Acresce que, no caso concreto, tal interpelação extrajudicial aos fiadores (ora Recorrentes) possui a particularidade de ter sido efectuada em data em que já havia ocorrido o vencimento da totalidade das prestações escalonadas para amortização do mútuo outorgado, pelo que já nem sequer estava em causa uma qualquer ou eventual perda do benefício do prazo por parte de tais co-obrigados fiadores.

O que resulta do facto do mútuo ter sido contratualizado em 03/11/2005, a ser liquidável em 120 prestações mensais, de capital e juros, ou seja, pelo período de 10 anos, que naquela data já se encontrava largamente excedido.

Efectivamente, conforme aduzimos, o benefício do prazo não pode ser invocado relativamente às prestações vencidas (que, naquele momento, já abrangia a totalidade das prestações), mas antes, e tão-só, no que respeita às prestações futuras (naquele momento já inexistentes).

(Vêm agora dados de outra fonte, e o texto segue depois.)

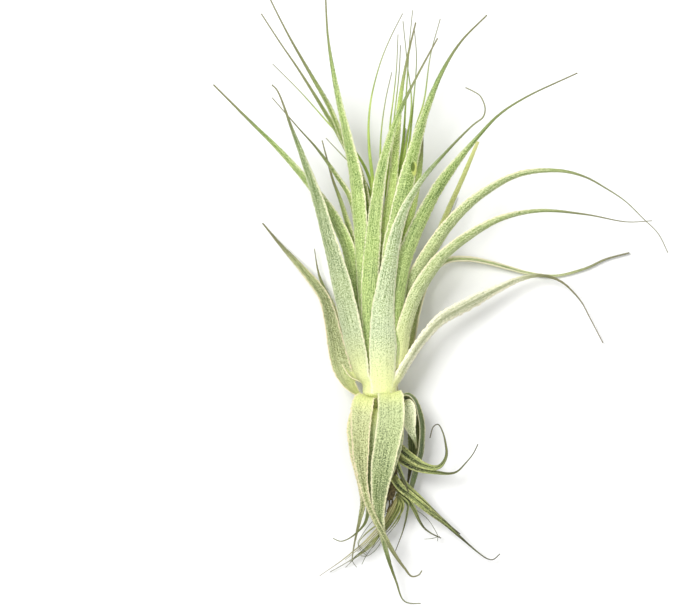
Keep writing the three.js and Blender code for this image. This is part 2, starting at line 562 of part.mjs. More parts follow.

Ademais, ainda que assim não se entendesse, mas antes se considerasse que a aduzida notificação aos fiadores, datada de 29/03/2019, não possui potencialidade suficiente para consubstanciar interpelação admonitória ao cumprimento, conducente à perda do benefício do prazo – o que claramente não se reconhece -, fazendo-se ponderar acerca dos efeitos da sua citação para os termos da presente acção executiva, sempre se teria que concluir pela sua vinculação ao pagamento da totalidade das prestações, desde logo pelo facto de todas já se encontrarem vencidas, inexistindo qualquer alegada perda do benefício do prazo a tutelar na esfera jurídica dos co-obrigados fiadores, relativamente a inexistentes prestações vincendas.

*3. [Comentário] Afinal, era tudo simples: houve uma prévia interpelação admonitória dos fiadores, pelo que nada impedia a sua demanda na execução.